In 2020, Amos was interviewed by Comedian Lunelle on Vlad TV where detailed more on his gripes with the writers.
“I felt like I knew more about what a Black should be and how a Black family should act than our writers, none of whom were Black. Their perception or their idea of what a Black family would be and what a Black father would be was totally different from mine and mine was stooped in reality,” he said.
Amos did not agree with the attitude that the writers had attached to characters. Amos’ character was known to be high-tempered most of the time. Amos would stand for his cast and say this is not how Black people act.
On a Sway in the Morning interview, Amos says “We did not African-American writers on the show. Some the attitudes that were written for us caused me to say ‘Uh, we can’t do this and we can’t do that’”

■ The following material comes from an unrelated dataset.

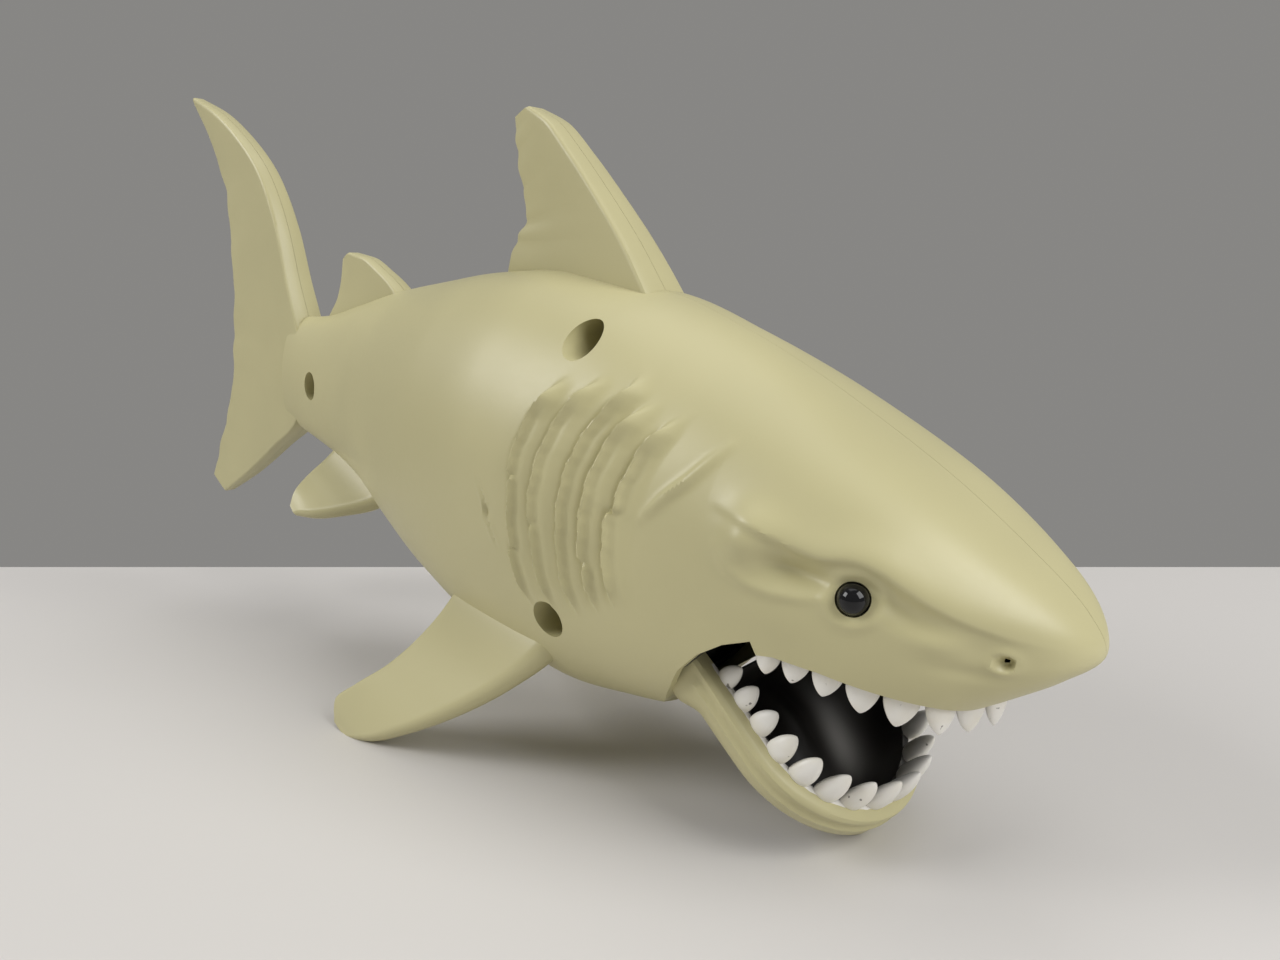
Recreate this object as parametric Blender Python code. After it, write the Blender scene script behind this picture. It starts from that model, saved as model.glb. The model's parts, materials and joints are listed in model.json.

Eventually Amos’ stance would cause him to be terminated from Good Times during season four after receiving a call from Lear.
For decades, Amos has been hailed a hero for risking his career to demand a better depiction of the Black family, some believe Lear to have been in the wrong. Either way, the character James Evans will go down in history as one of tv’s strongest and loving fathers.
But the question remains, was Norman Lear problematic?